Sunday, October 7, 2007

Torture? Not us...

President Bush says we don’t torture people. Nobody believes him. Well, I suppose some people do. But they have adopted a definition of torture (no organ failure, no torture) so restrictive as to be meaningless. And handing prisoners over to other countries that practice torture without restraint makes the whole denial thing a joke.
So what’s the problem with torture, anyway? This is the security of our country we’re talking about, isn’t it? Doesn’t the end justify the means here? We’re talking about harsh treatment of a few murderous fanatics in order to prevent a mass slaughter of innocents. What wouldn’t be justified?
I’m willing to take a hard look at the question. I don’t want another September 11th any more than you do. And those who say that torture never works are simply wrong. The French army used torture quite effectively to break up the FLN networks responsible for the bombing campaign in Algiers in 1957. Was it justified there? Can it ever be justified?

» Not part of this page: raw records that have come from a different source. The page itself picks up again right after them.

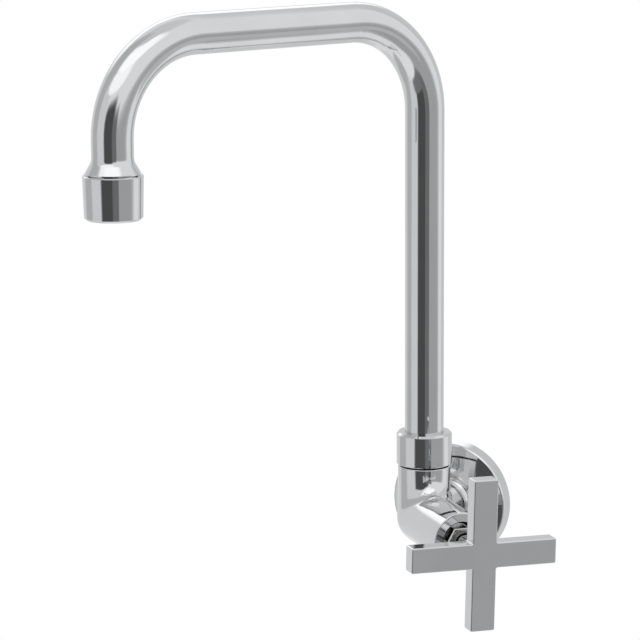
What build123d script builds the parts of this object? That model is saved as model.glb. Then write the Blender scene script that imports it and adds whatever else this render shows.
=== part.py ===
from build123d import *
from math import cos, pi, radians, sin, tan
import os

# Wall-mounted kitchen tap: swivel spout on top, quarter-turn cross handle at 45 degrees.
# Millimetres. The wall is the plane y = 0, the tap stands out towards -Y, and +Z is up.
# The origin is on the inlet axis, at the wall. Heights are above the centre of the body,
# where the outlet, valve and inlet axes meet, and depths run out along the valve axis.

# Axes
wall_to_axis = 37.5  # wall to the upright axis of the body
valve_turn = 45.0  # valve axis, from square to the wall towards +X
spout_turn = 27.5  # spout at rest, from square to the wall towards -X
closed_tilt = 1.4  # the closed cross stands this far off upright

# Fits
running = 0.05  # radial gap of a shaft in its hole
end_play = 0.05  # gap at a face that turns on another
thread_gap = 0.1  # radial gap between plain-drawn male and female threads
braze_gap = 0.03  # gap filled by braze or press fit
rosette_gap = 0.1  # rosette hole on the inlet neck
thread_lead = 1.0  # chamfer at the start of a thread

# Spout tube
tube_r = 9.525  # 3/4 inch tube
tube_wall = 1.0
bend_r = 44.5
spout_rise = 245.5  # to the centreline of the top run
spout_reach = 177.5  # upright axis to the aerator axis

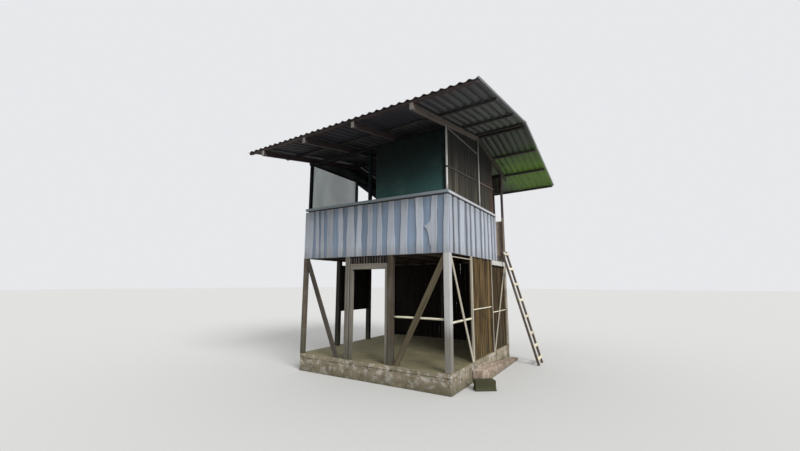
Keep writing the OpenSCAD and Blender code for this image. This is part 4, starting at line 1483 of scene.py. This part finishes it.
class STILTHOUSE_OT_nails(bpy.types.Operator):
    """Nail heads in the pale boards, the rungs and the roof sheets"""

    bl_idname = "stilthouse.nails"
    bl_label = "Nails"

    def execute(self, context):
        width = context.scene.stilt_house_sizes.nail
        steel = nail_metal("nail heads")
        shapes = []
        for node, out in (("front_pale_boards", -AXES[1]), ("side_pale_boards", AXES[0])):
            for solid in solids_of(node):
                low, high = extent(solid)
                facing = -AXES[0] if node.startswith("side") and low.x < 0 else out
                run = 0 if abs(facing.y) > 0.5 else 1
                face = high if facing[1 - run] > 0 else low
                for z in (low.z + 0.07, low.z + 0.62, high.z - 0.06):
                    start, end = reach_at(solid, run, z)
                    for share in (0.34, 0.66):
                        spot = face.copy()
                        spot[run] = start + (end - start) * share
                        spot.z = z
                        shapes.append(self.head(spot, facing, width))
                solid.free()
        out = Vector((math.cos(LADDER_LEAN), 0, math.sin(LADDER_LEAN)))
        for solid in solids_of("ladder_rungs"):
            low, high = extent(solid)
            solid.free()
            centre = (low + high) / 2 + out * RUNG_T / 2
            for y in (-RUNG_NAIL_Y, RUNG_NAIL_Y):
                shapes.append(self.head(centre + AXES[1] * y, out, width))
        piece("board_nails", shapes, [steel])

        shapes = []
        crest = WAVE_H + SHEET_T - 0.0015
        for back, rows in ((False, FRONT_PURLIN_YS), (True, BACK_PURLIN_YS)):
            for y in rows:
                down = abs(y - RIDGE_Y) / math.cos(ROOF_PITCH)
                if down < 0.25:
                    continue
                slope = slope_frame(back, SHEET_T if back and y < LAP_Y else 0.0)
                out = (slope.to_3x3() @ UP).normalized()
                for i in range(1, WAVES, 2):
                    spot = slope @ Vector((ROOF_LEFT + i * WAVE_PITCH, -down, crest))
                    shapes.append(self.head(spot, out, width * 1.9))
        piece("roof_nails", shapes, [steel])
        return {"FINISHED"}

    def head(self, spot, facing, width):
        """A low domed head that sits on the surface."""
        shape = bmesh.new()
        turn = UP.rotation_difference(facing).to_matrix().to_4x4()
        place = Matrix.Translation(spot + facing * width * 0.08) @ turn
        bmesh.ops.create_cone(shape, cap_ends=True, segments=10, radius1=width / 2,
                              radius2=width * 0.28, depth=width * 0.3, matrix=place)
        lay_grain(shape, facing, 900 + spot.x)
        return shape


class STILTHOUSE_OT_stage(bpy.types.Operator):
    """Floor, soft light, backdrop and camera"""

    bl_idname = "stilthouse.stage"
    bl_label = "Stage"

    def execute(self, context):
        light = context.scene.stilt_house_light
        scene = context.scene
        scene.view_settings.view_transform = "Standard"

        f = Finish("studio floor")
        seen = self.seen(f)
        specks = f.cloud(f.place(), 6.0, 4.0)
        paper = f.mix(f.fit(specks, 0.3, 0.7, 0.0, 0.04), tuple(light.floor), (0.62, 0.62, 0.60))
        finish = f.done(f.mix(seen, tuple(light.bounce), paper), 0.95)
        ground = bmesh.new()
        bmesh.ops.create_grid(ground, x_segments=1, y_segments=1, size=150)
        floor = linked("studio_floor", ground, [finish])
        floor.location.z = -0.002

        w = Sky("studio light")
        scene.world = w.world
        sky = w.node("ShaderNodeTexCoord").outputs["Generated"]
        rise = w.fit(w.part(sky, "Z"), -0.05, 0.75, 0.45, 1.0)
        soft = w.node("ShaderNodeCombineColor", {0: rise, 1: rise, 2: rise}).outputs[0]
        shown = w.mix(self.seen(w), soft, tuple(light.backdrop))
        power = w.mix(self.seen(w), (light.sky,) * 3, (1.0, 1.0, 1.0))
        back = w.tree.nodes["Background"]
        w.put(back.inputs["Color"], w.mix(1.0, shown, power, "MULTIPLY"))

        lamp = bpy.data.lights.new("key", "SUN")
        lamp.energy = light.key
        lamp.angle = light.soft
        key = bpy.data.objects.new("key", lamp)
        key.rotation_euler = KEY_FROM.to_track_quat("Z", "Y").to_euler()
        scene.collection.objects.link(key)

        camera = bpy.data.cameras.new("camera")
        camera.sensor_width = 36.0
        camera.lens = CAMERA_LENS
        camera.clip_start, camera.clip_end = 0.05, 500.0
        eye = bpy.data.objects.new("camera", camera)
        turn = (Matrix.Rotation(CAMERA_YAW, 4, "Z")
                @ Matrix.Rotation(math.pi / 2 + CAMERA_LIFT, 4, "X")
                @ Matrix.Rotation(CAMERA_ROLL, 4, "Z"))
        eye.matrix_world = Matrix.Translation(HOUSE + CAMERA_AT) @ turn
        scene.collection.objects.link(eye)
        scene.camera = eye
        return {"FINISHED"}

    def seen(self, f):
        """1 for rays from the camera, a mirror or glass, which show the pale backdrop."""
        path = f.node("ShaderNodeLightPath")
        first = f.maths("MAXIMUM", path.outputs["Is Camera Ray"], path.outputs["Is Glossy Ray"])
        return f.maths("MAXIMUM", first, path.outputs["Is Transmission Ray"])


BUILDERS = (
    STILTHOUSE_OT_base,
    STILTHOUSE_OT_posts,
    STILTHOUSE_OT_bracing,
    STILTHOUSE_OT_lower_boards,
    STILTHOUSE_OT_deck,
    STILTHOUSE_OT_cladding,
    STILTHOUSE_OT_upper_boards,
    STILTHOUSE_OT_poles,
    STILTHOUSE_OT_nets,
    STILTHOUSE_OT_roof_timber,
    STILTHOUSE_OT_roof_sheets,
    STILTHOUSE_OT_ladder,
    STILTHOUSE_OT_nails,
    STILTHOUSE_OT_stage,
)
GROUPS = {
    "stilt_house_wood": StiltHouseWood,
    "stilt_house_paint": StiltHousePaint,
    "stilt_house_sizes": StiltHouseSizes,
    "stilt_house_light": StiltHouseLight,
}


class STILTHOUSE_PT_panel(bpy.types.Panel):
    """Lists the settings and the builders"""

    bl_idname = "STILTHOUSE_PT_panel"
    bl_label = "Stilt house"
    bl_space_type = "VIEW_3D"
    bl_region_type = "UI"
    bl_category = "Stilt house"

    def draw(self, context):
        for name, group in GROUPS.items():
            box = self.layout.box()
            box.label(text=group.__doc__)
            for field in group.__annotations__:
                box.prop(getattr(context.scene, name), field)
        for builder in BUILDERS:
            self.layout.operator(builder.bl_idname)


def register():
    for group in GROUPS.values():
        bpy.utils.register_class(group)
    for name, group in GROUPS.items():
        setattr(bpy.types.Scene, name, bpy.props.PointerProperty(type=group))
    for builder in (*BUILDERS, STILTHOUSE_PT_panel):
        bpy.utils.register_class(builder)


def unregister():
    for builder in (STILTHOUSE_PT_panel, *reversed(BUILDERS)):
        bpy.utils.unregister_class(builder)
    for name in GROUPS:
        delattr(bpy.types.Scene, name)
    for group in reversed(GROUPS.values()):
        bpy.utils.unregister_class(group)


def main():
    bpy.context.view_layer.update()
    register()
    for builder in BUILDERS:
        group, name = builder.bl_idname.split(".")
        getattr(getattr(bpy.ops, group), name)()


if __name__ == "__main__":
    main()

There are some hard issues here. Let’s think first about the ends and means thing. The best discussion of ends and means I know of is in a footnote to Chapter 9 of Karl Popper’s The Open Society and Its Enemies. Popper raises three questions to ask about any claim that a good end justifies a bad means: (1) Will the means in fact lead to the end? (2) Can we realistically assess which is the lesser of two evils? (3) Will the means itself create new ongoing problems?
Our response to the first question is a matter of intellectual humility. Millennia of experience with unintended consequences ought to make us skeptical of easy claims here. The seemingly clear cases like the French campaign in Algiers are very limited in scope: Massu’s paratroops crushed that particular network, but the larger war was lost anyway, and along with it the prestige of the French army. How many lives were saved? Impossible to answer. Some, almost certainly, in the short run. But how many French lives were lost subsequently to increased Algerian bitterness and opposition? The calculus gets pretty tough. Torture does not win friends, even if it can accomplish immediate tactical goals.
As for the second question, the non-fatal suffering, however intense, of a handful of al-Qaeda operatives set against the lives of large numbers of Americans in a hypothetical rerun of 9/11 is fairly easy, as assessments go. But it gets harder if we think about an ongoing policy of torture or physical pressure or whatever you choose to call it over a period of years. This leads to the third question. What are the long-term effects? Moral authority is a real asset in a world where the great majority of governments are distinguished by ruthless cynicism. It is an intangible asset, which may appear insignificant when set against the very real danger of mass murder. But in the long run the attitudes of people around the world, their desire to do business with us and listen to our entreaties and respect our interests and safeguard the travelers we send out around the world, is materially affected by our moral standing. And the longer we maintain a policy that allows torture, especially if we continue to be dishonest about it, the more that standing suffers.
The only possible justification for torture is on a strictly utilitarian calculus in which the act of torture would prevent a significantly greater evil in a direct and unambiguous way. But utilitarian arguments, overruling what Robert Nozick called “side constraints”, are valid only in emergency situations. The ticking-bomb scenario favored by torture’s apologists might qualify, but those scenarios are mercifully rare. In a true ticking-bomb scenario, all bets are off, and I would hope that any U.S. personnel in a position to defuse the bomb would do what is necessary. But that’s a far cry from institutionalizing torture in the long-term fight against Islamic fascism. We shouldn’t go there. It creates more problems than it solves. It de-legitimizes our power and manufactures enemies. It throws the moral authority we like to claim out the window. President Bush should take the steps necessary to insure that when he says we don’t torture people, he’s telling the truth.